**Data for this exercise:**
++++++++++++++++++++

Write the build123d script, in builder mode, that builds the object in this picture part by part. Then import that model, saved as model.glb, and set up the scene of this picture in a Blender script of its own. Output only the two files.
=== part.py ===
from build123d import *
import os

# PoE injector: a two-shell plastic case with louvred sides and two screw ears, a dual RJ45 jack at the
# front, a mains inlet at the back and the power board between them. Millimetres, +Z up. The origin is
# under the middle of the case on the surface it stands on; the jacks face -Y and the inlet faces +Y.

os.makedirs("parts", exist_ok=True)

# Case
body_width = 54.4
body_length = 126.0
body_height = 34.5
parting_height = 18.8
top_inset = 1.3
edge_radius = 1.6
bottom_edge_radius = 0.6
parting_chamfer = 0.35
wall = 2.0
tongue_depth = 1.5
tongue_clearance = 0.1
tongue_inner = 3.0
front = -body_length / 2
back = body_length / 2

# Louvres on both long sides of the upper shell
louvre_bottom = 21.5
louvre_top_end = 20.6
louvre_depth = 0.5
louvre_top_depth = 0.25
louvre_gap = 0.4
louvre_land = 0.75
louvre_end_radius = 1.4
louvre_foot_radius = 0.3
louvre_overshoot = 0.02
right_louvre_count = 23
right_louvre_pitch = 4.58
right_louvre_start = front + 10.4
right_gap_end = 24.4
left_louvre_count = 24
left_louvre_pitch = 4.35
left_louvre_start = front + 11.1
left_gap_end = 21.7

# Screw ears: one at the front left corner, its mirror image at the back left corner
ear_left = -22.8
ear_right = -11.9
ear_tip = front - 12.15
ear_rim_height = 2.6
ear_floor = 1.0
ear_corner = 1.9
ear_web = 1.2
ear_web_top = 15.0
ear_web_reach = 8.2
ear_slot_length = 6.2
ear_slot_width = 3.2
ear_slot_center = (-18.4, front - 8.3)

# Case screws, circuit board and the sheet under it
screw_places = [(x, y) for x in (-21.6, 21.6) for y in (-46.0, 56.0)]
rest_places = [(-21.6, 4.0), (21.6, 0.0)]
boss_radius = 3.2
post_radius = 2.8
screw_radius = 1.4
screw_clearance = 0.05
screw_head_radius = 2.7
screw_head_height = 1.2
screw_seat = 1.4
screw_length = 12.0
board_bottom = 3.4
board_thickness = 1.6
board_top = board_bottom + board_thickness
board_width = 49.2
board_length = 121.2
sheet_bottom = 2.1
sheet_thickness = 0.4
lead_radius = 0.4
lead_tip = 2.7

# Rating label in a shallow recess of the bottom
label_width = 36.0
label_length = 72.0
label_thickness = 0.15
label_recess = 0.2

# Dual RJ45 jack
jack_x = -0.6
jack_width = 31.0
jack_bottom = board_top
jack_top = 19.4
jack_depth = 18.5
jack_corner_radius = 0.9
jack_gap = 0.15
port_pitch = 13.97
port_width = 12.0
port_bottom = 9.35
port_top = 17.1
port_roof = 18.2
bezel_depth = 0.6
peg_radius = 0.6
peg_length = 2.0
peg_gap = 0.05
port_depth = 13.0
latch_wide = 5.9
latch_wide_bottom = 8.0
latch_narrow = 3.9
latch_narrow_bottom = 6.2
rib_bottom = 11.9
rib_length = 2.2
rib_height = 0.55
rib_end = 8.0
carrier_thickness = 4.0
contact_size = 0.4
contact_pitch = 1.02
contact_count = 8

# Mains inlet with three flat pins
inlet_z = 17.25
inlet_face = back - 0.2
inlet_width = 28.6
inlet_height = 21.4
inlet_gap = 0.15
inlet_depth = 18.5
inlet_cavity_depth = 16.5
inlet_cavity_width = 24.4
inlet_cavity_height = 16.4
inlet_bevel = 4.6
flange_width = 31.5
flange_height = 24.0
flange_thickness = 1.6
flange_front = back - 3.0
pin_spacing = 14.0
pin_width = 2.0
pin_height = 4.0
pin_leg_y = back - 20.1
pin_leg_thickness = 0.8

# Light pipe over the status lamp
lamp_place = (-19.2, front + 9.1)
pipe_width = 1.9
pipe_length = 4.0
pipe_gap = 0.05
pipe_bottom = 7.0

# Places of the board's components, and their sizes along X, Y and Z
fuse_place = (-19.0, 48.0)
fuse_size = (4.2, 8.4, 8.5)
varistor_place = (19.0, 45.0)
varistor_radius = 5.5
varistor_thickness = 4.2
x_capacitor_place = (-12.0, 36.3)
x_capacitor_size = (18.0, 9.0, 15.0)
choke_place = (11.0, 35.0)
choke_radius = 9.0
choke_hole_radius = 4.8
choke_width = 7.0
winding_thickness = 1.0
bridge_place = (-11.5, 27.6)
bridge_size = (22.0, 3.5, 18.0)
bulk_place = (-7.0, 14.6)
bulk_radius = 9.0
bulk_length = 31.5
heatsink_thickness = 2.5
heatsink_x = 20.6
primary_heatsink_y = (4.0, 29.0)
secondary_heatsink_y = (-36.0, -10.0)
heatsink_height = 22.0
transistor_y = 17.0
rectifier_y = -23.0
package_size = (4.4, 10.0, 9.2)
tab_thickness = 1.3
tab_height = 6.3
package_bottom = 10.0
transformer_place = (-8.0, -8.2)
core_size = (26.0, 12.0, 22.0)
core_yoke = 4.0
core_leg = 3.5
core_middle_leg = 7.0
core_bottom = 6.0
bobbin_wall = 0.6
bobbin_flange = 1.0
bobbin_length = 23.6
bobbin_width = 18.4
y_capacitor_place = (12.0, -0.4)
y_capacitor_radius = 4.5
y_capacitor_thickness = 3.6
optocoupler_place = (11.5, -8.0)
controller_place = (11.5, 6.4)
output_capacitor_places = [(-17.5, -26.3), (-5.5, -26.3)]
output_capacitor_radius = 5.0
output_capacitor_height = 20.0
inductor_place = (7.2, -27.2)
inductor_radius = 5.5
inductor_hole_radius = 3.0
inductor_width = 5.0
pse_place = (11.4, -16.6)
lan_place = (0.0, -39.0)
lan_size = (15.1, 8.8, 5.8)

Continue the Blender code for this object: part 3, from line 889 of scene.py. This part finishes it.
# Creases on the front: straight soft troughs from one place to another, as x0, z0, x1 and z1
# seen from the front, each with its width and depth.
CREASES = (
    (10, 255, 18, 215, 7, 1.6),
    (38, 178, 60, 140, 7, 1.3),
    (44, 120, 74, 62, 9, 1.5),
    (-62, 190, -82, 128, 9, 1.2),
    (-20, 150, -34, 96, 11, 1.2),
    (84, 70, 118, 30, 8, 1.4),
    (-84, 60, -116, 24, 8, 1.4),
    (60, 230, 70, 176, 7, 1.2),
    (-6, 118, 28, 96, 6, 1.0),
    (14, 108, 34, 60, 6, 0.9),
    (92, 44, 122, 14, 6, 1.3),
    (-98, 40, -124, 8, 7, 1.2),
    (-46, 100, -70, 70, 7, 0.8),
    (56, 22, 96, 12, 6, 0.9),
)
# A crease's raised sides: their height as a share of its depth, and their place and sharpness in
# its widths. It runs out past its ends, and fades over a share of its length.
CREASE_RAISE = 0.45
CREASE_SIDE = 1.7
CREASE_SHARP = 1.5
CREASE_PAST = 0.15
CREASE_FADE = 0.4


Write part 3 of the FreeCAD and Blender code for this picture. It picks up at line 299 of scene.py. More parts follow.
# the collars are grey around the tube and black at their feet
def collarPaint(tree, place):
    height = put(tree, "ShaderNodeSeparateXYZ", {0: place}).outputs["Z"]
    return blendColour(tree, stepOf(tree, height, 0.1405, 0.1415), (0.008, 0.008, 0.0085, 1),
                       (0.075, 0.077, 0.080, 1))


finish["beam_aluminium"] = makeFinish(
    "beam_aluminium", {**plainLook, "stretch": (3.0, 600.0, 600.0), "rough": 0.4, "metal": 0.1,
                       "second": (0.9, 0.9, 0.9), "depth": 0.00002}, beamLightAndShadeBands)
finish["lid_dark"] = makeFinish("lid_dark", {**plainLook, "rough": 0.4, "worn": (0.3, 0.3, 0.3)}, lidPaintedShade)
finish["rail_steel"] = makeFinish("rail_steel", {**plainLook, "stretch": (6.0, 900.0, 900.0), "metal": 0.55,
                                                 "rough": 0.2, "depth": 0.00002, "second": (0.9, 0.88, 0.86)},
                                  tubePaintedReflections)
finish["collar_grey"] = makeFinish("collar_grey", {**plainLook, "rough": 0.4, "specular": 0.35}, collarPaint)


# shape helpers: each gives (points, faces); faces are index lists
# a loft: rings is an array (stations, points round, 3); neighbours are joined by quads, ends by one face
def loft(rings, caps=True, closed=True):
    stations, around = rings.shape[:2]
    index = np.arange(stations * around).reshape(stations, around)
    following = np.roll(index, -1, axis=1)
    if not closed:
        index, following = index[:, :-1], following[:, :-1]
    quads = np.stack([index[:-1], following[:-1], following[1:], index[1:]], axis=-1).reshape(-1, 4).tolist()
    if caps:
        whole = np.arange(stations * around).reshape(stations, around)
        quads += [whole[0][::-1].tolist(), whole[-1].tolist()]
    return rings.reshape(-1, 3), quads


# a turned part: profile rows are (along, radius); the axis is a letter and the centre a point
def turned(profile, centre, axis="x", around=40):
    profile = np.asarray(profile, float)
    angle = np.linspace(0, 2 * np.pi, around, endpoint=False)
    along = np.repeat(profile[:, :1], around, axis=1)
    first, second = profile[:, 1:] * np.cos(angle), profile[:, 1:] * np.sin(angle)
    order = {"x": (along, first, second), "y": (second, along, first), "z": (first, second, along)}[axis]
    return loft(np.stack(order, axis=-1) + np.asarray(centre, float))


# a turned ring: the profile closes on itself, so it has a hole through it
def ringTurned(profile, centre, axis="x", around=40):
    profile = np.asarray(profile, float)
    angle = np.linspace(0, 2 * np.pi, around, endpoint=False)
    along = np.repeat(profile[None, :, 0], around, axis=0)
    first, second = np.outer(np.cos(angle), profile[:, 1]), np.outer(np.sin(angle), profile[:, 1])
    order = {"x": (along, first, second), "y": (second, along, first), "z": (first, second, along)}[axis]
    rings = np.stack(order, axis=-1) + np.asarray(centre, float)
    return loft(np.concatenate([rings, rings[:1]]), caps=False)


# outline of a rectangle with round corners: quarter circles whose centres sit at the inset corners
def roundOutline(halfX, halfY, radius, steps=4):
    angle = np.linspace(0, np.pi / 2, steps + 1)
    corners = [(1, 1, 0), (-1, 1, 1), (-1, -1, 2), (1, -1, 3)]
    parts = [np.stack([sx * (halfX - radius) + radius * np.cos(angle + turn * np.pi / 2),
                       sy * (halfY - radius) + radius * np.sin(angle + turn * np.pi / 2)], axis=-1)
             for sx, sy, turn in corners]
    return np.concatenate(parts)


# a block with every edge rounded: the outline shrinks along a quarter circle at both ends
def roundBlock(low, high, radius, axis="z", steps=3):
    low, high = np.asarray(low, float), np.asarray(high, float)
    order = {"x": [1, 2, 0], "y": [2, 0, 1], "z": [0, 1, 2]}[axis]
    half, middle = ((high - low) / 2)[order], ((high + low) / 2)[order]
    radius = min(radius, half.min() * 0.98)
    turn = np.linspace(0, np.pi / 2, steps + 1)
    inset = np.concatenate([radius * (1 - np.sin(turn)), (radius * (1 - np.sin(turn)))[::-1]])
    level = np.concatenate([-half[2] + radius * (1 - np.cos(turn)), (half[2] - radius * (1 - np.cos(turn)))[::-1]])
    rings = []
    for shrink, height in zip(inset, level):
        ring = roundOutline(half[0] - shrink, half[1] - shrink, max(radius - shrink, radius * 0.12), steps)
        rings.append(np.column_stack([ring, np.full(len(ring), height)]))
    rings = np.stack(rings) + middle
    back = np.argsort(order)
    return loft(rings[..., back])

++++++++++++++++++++

**What to produce:**
Print the listing above from its first line through the line with "# under the", and stop there.

**Response to the exercise:**
Write the build123d script, in builder mode, that builds the object in this picture part by part. Then import that model, saved as model.glb, and set up the scene of this picture in a Blender script of its own. Output only the two files.
=== part.py ===
from build123d import *
import os

# PoE injector: a two-shell plastic case with louvred sides and two screw ears, a dual RJ45 jack at the
# front, a mains inlet at the back and the power board between them. Millimetres, +Z up. The origin is
# under the middle of the case on the surface it stands on; the jacks face -Y and the inlet faces +Y.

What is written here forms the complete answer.